(Dataset entries)
╔══

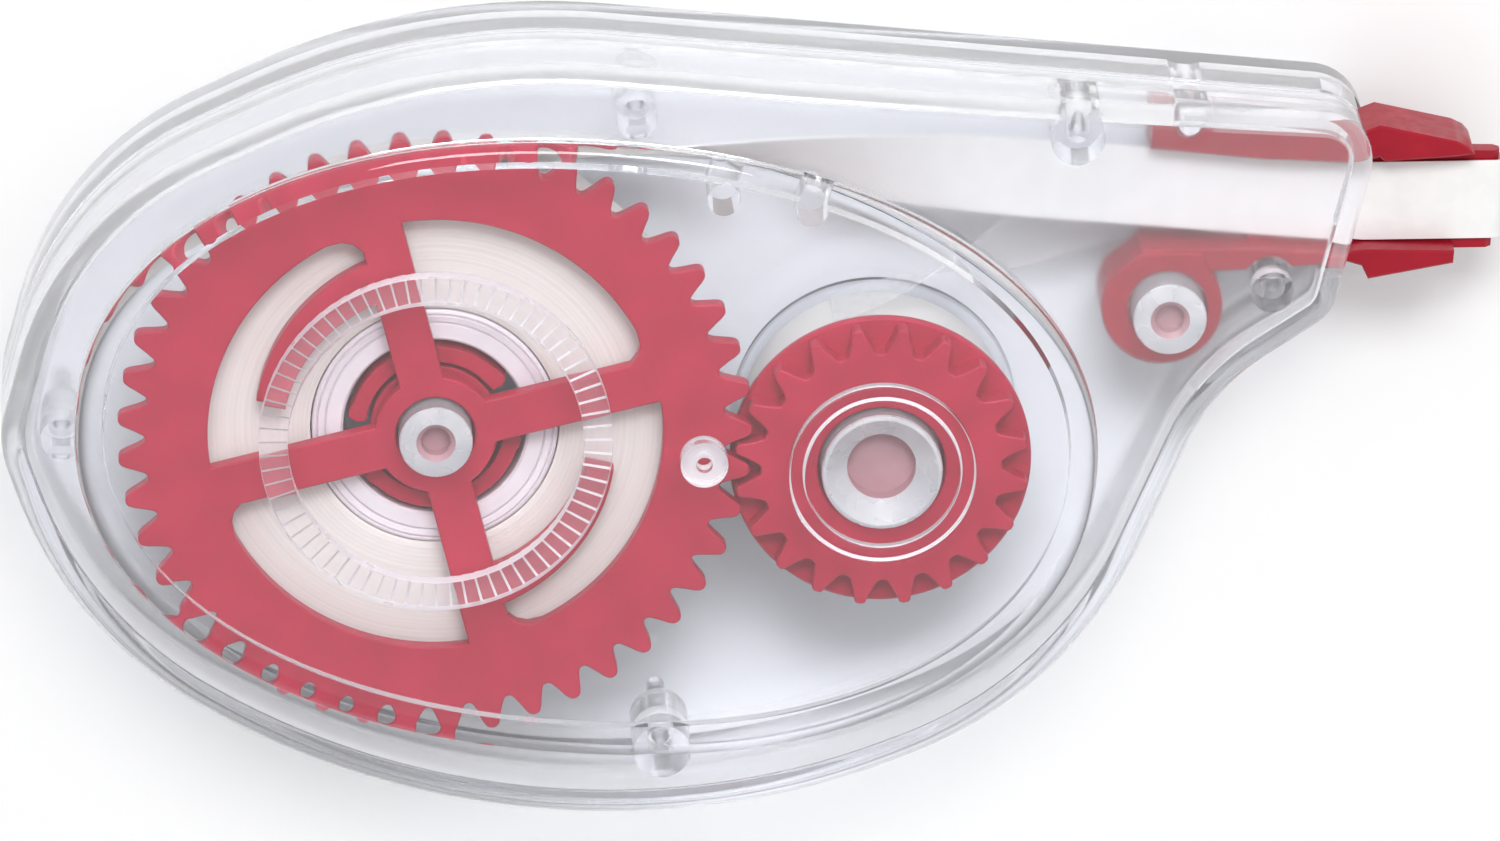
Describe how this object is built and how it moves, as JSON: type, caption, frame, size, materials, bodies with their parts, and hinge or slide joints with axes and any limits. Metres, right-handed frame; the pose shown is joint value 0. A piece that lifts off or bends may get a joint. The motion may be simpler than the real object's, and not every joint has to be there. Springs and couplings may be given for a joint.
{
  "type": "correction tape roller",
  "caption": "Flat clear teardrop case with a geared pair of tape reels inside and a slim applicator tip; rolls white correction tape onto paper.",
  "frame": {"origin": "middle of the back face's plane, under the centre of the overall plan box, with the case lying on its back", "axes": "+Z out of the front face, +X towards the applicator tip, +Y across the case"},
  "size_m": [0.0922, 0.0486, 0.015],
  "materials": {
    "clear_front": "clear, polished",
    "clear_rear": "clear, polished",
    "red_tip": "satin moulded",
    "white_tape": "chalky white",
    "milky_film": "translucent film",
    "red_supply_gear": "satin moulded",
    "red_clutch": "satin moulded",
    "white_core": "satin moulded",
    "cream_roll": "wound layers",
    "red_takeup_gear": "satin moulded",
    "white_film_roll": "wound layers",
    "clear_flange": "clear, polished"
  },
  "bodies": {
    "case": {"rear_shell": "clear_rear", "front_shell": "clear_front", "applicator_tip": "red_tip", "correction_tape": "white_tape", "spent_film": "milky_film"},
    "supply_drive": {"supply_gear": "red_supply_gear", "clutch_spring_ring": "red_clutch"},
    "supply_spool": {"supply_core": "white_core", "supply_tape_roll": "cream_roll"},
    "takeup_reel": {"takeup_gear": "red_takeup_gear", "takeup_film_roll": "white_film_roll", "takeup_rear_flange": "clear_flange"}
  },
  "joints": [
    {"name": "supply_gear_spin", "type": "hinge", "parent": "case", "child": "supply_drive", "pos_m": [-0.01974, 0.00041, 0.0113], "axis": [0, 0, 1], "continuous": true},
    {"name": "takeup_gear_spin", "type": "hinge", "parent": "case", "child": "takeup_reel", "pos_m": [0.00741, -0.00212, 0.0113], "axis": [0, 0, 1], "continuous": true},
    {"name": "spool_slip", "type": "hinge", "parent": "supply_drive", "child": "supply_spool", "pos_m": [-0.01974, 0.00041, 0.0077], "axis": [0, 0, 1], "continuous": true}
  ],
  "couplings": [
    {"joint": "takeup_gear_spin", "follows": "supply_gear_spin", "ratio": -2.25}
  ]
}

╚══
╔══

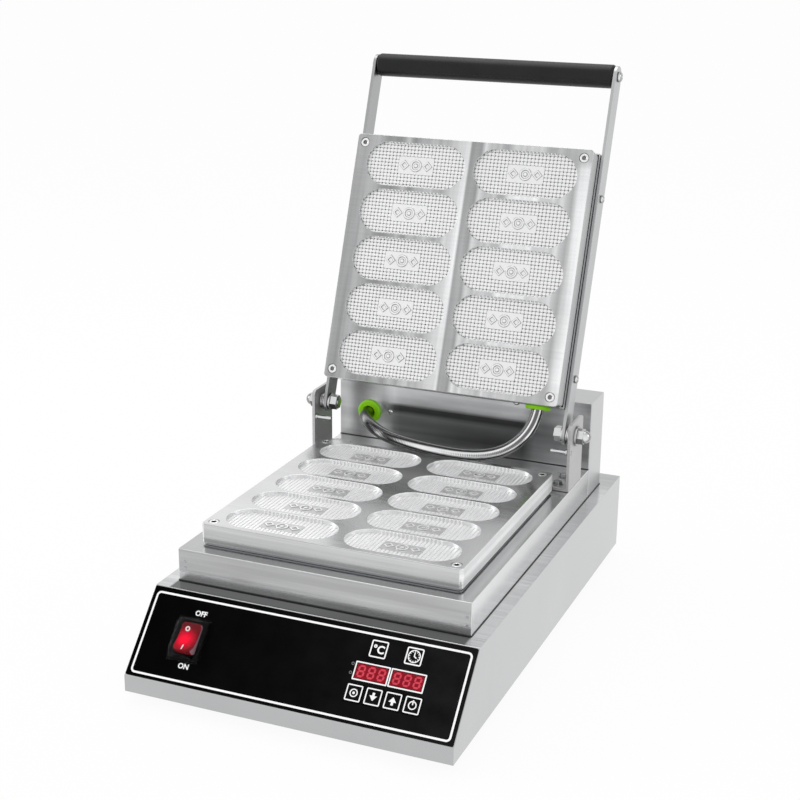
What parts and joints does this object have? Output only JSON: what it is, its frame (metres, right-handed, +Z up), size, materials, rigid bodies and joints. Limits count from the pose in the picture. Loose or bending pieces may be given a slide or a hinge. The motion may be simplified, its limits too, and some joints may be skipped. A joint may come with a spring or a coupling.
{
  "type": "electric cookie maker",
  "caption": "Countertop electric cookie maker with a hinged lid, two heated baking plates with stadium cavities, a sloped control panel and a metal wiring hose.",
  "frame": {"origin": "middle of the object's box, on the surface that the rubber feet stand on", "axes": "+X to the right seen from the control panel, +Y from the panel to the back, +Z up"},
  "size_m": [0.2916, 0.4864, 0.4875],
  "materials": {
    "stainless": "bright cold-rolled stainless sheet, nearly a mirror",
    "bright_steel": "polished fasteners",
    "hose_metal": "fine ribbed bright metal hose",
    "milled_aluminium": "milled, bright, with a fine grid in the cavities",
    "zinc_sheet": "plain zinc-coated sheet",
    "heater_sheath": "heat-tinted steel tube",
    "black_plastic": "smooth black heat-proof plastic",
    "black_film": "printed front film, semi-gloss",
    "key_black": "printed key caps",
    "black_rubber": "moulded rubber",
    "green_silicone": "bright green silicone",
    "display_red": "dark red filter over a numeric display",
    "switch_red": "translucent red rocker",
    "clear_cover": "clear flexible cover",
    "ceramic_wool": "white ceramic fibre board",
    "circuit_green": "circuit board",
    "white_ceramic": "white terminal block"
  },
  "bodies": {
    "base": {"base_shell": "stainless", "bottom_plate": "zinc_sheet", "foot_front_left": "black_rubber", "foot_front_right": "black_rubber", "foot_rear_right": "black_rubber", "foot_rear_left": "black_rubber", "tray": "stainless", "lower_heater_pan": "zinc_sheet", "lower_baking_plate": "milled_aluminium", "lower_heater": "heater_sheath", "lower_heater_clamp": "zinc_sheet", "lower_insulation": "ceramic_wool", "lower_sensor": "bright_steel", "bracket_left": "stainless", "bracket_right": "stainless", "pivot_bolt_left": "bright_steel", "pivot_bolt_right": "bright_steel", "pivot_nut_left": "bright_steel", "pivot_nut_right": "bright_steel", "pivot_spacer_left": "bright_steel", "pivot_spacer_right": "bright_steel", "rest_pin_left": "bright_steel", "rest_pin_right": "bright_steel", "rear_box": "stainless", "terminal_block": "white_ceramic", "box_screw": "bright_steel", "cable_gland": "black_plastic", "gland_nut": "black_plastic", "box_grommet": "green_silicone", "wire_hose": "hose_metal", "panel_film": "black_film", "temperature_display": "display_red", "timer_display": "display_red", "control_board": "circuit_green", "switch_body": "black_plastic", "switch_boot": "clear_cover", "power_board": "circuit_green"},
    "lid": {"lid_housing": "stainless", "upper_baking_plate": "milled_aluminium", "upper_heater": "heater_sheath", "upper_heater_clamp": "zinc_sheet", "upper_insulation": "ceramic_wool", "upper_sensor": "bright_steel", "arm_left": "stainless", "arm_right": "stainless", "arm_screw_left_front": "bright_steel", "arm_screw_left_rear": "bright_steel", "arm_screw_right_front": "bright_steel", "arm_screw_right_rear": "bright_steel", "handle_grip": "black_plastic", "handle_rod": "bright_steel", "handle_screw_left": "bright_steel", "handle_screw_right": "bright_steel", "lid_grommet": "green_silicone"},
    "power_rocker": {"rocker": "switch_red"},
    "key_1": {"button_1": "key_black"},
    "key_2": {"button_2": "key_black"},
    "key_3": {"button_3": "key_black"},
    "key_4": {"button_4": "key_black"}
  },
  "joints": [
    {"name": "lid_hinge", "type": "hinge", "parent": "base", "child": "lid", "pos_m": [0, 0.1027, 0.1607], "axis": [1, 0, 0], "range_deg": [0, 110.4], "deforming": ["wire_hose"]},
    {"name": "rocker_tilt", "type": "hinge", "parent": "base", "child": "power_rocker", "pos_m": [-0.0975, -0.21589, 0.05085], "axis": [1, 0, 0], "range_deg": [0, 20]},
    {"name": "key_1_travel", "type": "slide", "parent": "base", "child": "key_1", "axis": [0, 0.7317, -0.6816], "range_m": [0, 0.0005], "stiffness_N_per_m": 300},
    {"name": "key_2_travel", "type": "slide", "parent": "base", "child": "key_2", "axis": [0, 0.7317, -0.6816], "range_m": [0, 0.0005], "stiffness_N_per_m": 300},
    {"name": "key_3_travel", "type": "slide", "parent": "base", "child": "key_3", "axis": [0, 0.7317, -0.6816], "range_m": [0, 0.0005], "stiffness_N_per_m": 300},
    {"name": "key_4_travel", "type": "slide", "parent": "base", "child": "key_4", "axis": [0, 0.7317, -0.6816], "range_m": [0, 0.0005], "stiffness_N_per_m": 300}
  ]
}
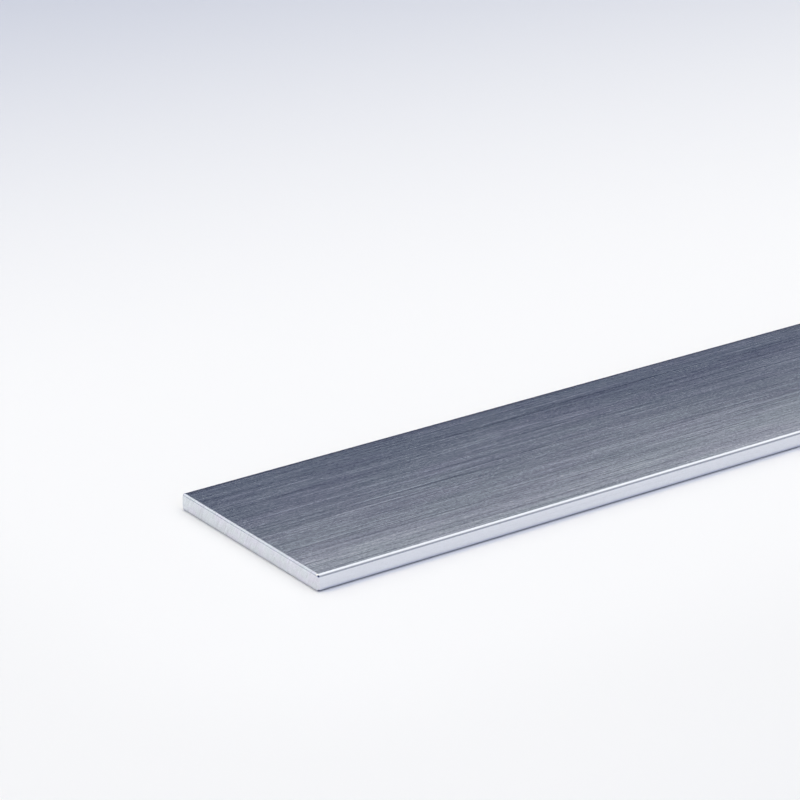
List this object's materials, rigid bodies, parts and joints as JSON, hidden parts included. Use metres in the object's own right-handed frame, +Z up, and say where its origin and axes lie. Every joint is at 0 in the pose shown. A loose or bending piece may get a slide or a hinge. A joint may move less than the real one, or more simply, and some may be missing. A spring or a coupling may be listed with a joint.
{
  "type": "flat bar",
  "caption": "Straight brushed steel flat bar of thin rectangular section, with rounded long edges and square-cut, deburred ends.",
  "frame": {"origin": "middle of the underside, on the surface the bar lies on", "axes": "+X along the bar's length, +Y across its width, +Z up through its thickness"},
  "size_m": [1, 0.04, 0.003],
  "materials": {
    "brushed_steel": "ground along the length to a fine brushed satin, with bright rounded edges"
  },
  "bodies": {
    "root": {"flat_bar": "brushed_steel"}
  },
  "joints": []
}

╚══
╔══

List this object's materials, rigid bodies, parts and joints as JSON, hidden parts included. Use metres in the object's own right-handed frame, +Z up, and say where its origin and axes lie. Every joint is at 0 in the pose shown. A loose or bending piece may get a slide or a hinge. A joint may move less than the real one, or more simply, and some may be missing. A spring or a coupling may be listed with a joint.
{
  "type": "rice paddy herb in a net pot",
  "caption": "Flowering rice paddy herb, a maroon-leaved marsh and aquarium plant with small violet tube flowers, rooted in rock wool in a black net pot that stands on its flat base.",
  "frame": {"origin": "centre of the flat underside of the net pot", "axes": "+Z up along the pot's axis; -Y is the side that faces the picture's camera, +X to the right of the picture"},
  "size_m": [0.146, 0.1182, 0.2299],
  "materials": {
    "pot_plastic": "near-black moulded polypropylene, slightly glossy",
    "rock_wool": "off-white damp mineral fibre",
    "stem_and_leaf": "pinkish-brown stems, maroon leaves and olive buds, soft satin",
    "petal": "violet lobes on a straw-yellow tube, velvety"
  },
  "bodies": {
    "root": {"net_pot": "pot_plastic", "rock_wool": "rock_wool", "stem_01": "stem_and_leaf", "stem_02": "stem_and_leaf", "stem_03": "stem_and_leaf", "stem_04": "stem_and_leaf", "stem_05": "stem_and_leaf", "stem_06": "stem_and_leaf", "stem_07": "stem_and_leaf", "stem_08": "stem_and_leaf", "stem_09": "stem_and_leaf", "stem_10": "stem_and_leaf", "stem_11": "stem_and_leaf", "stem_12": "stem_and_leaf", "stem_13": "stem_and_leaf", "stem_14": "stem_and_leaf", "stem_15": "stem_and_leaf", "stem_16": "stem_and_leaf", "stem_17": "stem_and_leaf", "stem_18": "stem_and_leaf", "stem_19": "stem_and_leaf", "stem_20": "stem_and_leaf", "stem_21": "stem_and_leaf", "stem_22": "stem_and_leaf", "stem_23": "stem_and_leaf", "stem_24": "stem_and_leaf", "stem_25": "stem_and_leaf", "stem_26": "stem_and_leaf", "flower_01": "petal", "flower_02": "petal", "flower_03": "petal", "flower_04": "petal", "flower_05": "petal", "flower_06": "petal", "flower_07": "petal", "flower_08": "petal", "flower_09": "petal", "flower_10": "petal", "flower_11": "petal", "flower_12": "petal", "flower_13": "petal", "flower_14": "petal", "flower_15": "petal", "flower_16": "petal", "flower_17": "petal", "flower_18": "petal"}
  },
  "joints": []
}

╚══

*PROBLEM TO SOLVE*.
Filter out every line that lacks the word "picture", and copy the rest.

*SOLUTION FOR THIS EXERCISE*.
What parts and joints does this object have? Output only JSON: what it is, its frame (metres, right-handed, +Z up), size, materials, rigid bodies and joints. Limits count from the pose in the picture. Loose or bending pieces may be given a slide or a hinge. The motion may be simplified, its limits too, and some joints may be skipped. A joint may come with a spring or a coupling.
  "frame": {"origin": "centre of the flat underside of the net pot", "axes": "+Z up along the pot's axis; -Y is the side that faces the picture's camera, +X to the right of the picture"},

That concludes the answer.